◆ Problem description
Your answer should be a single number: the count of lines containing the string "caption".

BEGIN

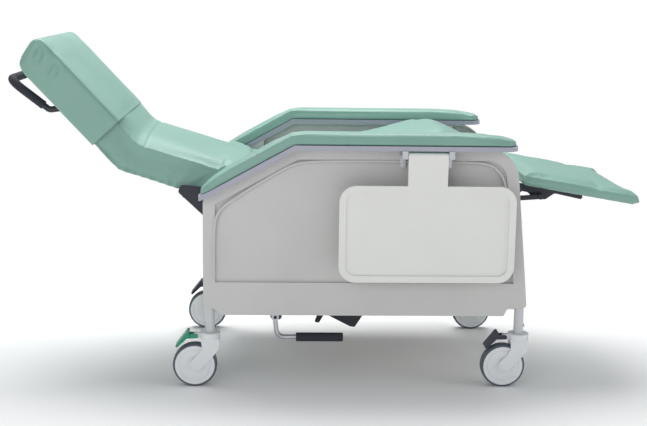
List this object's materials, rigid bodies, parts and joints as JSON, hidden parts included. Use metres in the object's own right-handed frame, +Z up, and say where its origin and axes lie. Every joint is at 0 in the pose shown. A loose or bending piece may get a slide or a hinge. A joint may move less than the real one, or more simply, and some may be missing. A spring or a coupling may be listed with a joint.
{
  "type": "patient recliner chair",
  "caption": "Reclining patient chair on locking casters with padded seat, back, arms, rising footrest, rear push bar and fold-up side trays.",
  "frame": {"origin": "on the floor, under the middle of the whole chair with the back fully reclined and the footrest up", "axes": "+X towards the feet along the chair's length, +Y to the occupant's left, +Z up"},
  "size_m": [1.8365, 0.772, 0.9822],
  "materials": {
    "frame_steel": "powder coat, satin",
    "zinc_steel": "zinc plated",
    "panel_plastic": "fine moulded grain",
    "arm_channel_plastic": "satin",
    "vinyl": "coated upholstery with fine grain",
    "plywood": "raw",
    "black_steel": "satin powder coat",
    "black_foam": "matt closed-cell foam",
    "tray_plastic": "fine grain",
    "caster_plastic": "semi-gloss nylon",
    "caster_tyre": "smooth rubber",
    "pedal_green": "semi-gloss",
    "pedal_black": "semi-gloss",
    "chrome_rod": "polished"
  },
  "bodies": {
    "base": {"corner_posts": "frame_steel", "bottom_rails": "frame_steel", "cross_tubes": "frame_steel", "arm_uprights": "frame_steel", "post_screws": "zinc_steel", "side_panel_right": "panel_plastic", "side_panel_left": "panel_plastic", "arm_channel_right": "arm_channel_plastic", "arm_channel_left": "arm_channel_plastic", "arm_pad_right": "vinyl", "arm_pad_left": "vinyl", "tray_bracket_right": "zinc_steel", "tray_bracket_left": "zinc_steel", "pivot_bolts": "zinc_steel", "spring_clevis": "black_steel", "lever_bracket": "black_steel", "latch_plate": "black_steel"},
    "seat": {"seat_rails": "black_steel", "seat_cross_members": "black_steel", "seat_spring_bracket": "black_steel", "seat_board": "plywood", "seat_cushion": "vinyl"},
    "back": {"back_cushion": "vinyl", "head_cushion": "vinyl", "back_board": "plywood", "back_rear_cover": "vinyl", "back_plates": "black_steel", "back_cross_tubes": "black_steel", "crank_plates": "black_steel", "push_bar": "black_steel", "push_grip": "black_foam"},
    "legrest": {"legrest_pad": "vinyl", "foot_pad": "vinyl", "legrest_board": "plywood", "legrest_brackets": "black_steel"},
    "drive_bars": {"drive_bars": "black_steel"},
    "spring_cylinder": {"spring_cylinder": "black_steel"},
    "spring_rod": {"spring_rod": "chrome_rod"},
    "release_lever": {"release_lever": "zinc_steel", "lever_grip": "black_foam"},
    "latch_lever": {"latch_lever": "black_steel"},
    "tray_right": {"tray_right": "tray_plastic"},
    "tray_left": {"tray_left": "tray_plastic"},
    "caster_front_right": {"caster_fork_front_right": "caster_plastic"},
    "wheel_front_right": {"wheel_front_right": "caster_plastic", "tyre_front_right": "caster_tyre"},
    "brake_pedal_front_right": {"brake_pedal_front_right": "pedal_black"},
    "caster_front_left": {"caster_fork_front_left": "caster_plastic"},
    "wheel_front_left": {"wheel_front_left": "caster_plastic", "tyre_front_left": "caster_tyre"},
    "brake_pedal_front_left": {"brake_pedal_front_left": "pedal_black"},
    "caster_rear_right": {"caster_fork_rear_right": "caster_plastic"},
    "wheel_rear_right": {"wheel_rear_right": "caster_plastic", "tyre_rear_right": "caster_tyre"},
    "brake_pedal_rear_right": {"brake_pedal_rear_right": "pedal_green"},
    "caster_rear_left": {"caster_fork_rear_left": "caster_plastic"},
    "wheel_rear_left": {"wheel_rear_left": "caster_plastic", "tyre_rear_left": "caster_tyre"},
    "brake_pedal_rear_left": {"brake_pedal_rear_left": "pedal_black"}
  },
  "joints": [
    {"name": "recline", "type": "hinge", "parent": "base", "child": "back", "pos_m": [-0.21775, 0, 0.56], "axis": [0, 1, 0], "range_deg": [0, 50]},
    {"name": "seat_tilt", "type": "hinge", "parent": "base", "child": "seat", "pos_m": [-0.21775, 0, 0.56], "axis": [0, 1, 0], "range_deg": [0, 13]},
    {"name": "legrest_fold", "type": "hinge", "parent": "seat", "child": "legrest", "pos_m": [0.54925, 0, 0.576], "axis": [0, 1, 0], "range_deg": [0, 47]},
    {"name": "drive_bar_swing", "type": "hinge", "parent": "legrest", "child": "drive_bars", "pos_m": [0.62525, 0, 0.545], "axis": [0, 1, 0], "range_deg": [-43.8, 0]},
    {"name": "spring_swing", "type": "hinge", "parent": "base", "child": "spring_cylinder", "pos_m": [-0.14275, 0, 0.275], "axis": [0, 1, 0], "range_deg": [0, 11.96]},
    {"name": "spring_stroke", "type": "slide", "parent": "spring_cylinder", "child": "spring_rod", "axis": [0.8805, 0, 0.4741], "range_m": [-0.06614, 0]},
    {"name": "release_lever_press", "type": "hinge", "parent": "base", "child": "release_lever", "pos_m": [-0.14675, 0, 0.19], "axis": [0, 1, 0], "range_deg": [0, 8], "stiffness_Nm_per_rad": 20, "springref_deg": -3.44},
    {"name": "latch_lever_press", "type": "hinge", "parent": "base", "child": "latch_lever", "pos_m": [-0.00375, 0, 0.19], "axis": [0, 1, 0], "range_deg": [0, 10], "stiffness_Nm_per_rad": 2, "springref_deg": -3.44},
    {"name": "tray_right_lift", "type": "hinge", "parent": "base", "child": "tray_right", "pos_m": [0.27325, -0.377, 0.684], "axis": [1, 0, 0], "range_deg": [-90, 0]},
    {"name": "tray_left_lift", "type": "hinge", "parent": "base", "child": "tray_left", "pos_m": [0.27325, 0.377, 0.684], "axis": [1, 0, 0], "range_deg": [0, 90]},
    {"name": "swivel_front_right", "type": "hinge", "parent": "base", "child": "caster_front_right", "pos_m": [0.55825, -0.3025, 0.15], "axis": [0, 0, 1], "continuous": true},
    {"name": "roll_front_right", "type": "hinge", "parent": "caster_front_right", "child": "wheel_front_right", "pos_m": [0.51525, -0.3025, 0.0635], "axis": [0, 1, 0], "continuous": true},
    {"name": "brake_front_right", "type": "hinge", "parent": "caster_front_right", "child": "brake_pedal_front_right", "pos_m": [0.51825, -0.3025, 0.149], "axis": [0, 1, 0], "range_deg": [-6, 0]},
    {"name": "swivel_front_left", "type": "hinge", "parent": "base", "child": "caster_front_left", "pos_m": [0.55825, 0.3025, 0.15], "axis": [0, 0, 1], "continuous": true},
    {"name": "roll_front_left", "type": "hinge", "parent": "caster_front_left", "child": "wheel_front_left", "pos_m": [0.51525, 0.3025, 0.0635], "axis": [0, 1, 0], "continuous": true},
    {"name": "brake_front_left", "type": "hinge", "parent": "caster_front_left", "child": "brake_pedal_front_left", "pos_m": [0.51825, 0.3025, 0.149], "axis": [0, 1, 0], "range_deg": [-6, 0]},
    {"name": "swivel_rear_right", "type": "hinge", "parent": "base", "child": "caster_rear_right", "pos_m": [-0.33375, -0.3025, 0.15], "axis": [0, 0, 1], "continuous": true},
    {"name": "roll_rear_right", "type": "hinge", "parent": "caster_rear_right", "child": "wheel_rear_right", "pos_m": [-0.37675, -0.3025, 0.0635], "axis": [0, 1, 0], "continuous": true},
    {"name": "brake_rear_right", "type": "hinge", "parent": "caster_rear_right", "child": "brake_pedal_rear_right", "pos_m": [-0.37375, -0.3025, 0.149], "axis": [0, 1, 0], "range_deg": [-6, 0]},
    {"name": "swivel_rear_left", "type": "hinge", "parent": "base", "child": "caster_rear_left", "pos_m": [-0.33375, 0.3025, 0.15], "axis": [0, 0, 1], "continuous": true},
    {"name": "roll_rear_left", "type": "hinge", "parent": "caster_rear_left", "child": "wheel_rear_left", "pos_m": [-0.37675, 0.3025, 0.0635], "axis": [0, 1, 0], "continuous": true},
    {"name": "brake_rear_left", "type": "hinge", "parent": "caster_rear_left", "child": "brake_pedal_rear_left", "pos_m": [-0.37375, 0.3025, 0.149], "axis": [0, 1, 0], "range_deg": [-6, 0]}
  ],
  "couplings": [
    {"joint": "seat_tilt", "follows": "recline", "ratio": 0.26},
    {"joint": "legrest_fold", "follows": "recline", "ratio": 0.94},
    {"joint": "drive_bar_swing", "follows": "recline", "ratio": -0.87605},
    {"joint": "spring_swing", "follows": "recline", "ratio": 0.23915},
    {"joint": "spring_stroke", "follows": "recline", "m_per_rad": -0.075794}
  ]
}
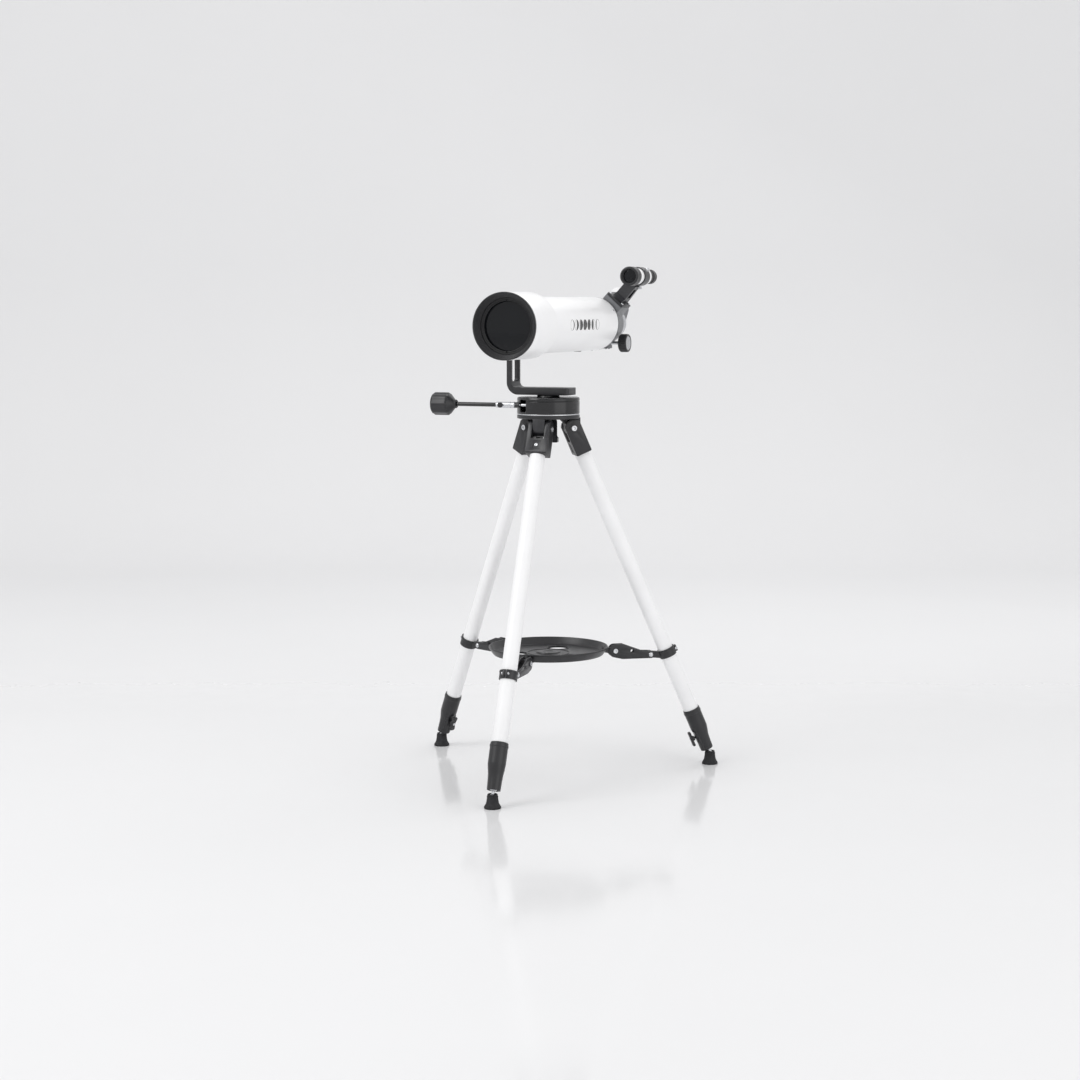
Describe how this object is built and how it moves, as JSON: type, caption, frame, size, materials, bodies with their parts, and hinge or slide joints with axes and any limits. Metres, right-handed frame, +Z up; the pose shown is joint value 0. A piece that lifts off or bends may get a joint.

END

◆ Correct response
2